Pour the mixture into the loaf tin and stand in a warm place to prove for 30-45 minutes or until the mixture has risen to within 1cm or ½ inch of the top of the tin. My mixture took nearly 50 minutes to rise. Brush with the glaze, gently and place in the oven.

Bake the bread for 5 minutes then turn the heat down to 170C and bake another 25 minutes and check it. I cooked mine a further ten minutes. All ovens vary so it's important to keep checking.

It is also important to check the bread is not burning on top. Place a piece of foil on it if necessary.

The bread is cooked when a knife is inserted into it and it comes out clean or when it makes a hollow sound when tapped.

Allow to cool in the tin then turn out onto a wire rack. Remove the paper. Leave to cool completely.

Notes: I cooked my bread in a small convection oven which has a round turntable in it which is why I had to use a round baking sheet. It was a very hot day and I didn't want the house getting all hot from the big oven. I let the bread dough prove outside, covered, on a table in the shade as the inside temperature of the house was a bit too cold for the dough to rise. The heat of outside air proved a perfect proving place.

The above recipe is my adaptation of a Peter Gordon recipe.

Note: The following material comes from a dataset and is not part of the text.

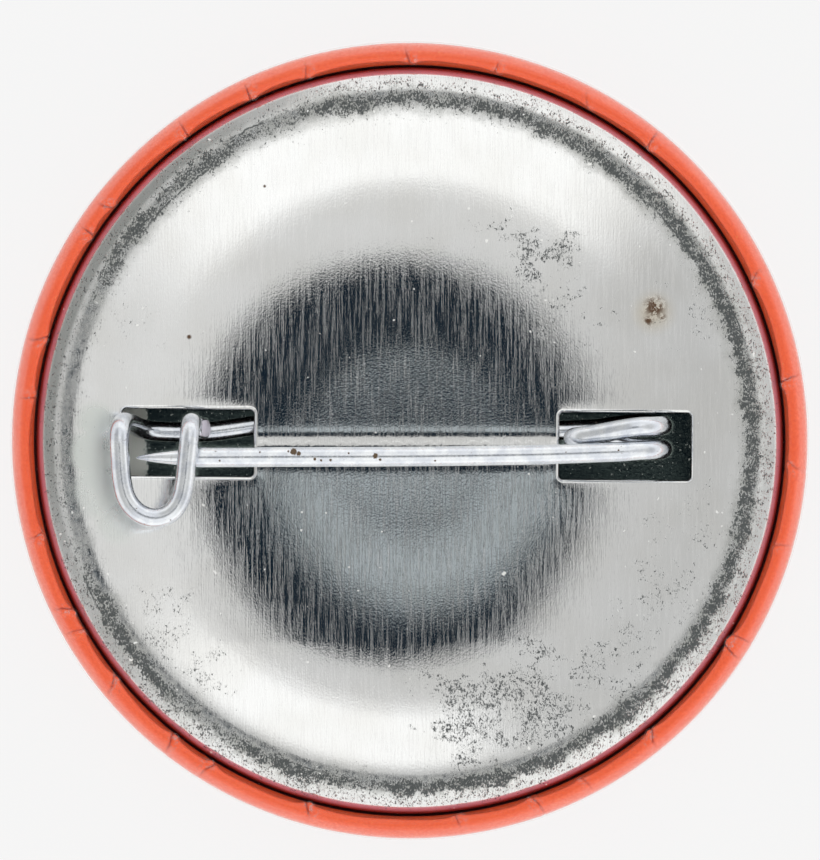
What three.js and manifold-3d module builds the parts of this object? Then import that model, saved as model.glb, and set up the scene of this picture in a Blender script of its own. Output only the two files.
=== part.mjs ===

PG used 1 egg and 3 yolks while I used 3 eggs and 1 yolk. He used ½ teaspoon salt while I used 2 teaspoons salt. He used 2 tablespoons milk for the glaze while I used 1 tablespoon. He used 250gm walnut halves while I used 190gm. I think the walnuts should be roughly chopped so I will do this next time. He didn't use sultanas. I did but I should have put another handful in the mixture. He baked his loaf for 30 minutes while I baked my mine for 40 minutes.

I have to say my loaf was absolutely perfect as my bread expert husband will vouch for but I think if the walnuts were roughly chopped it would result in a better distribution of them throughout the loaf. Next time I'll use more walnuts, either 250gm as PG suggested or even more than that. After all this is walnut bread.

The bread is heaven with cheese, especially goat's cheese and when it's a bit stale it's almost better. Sublime toasted, too.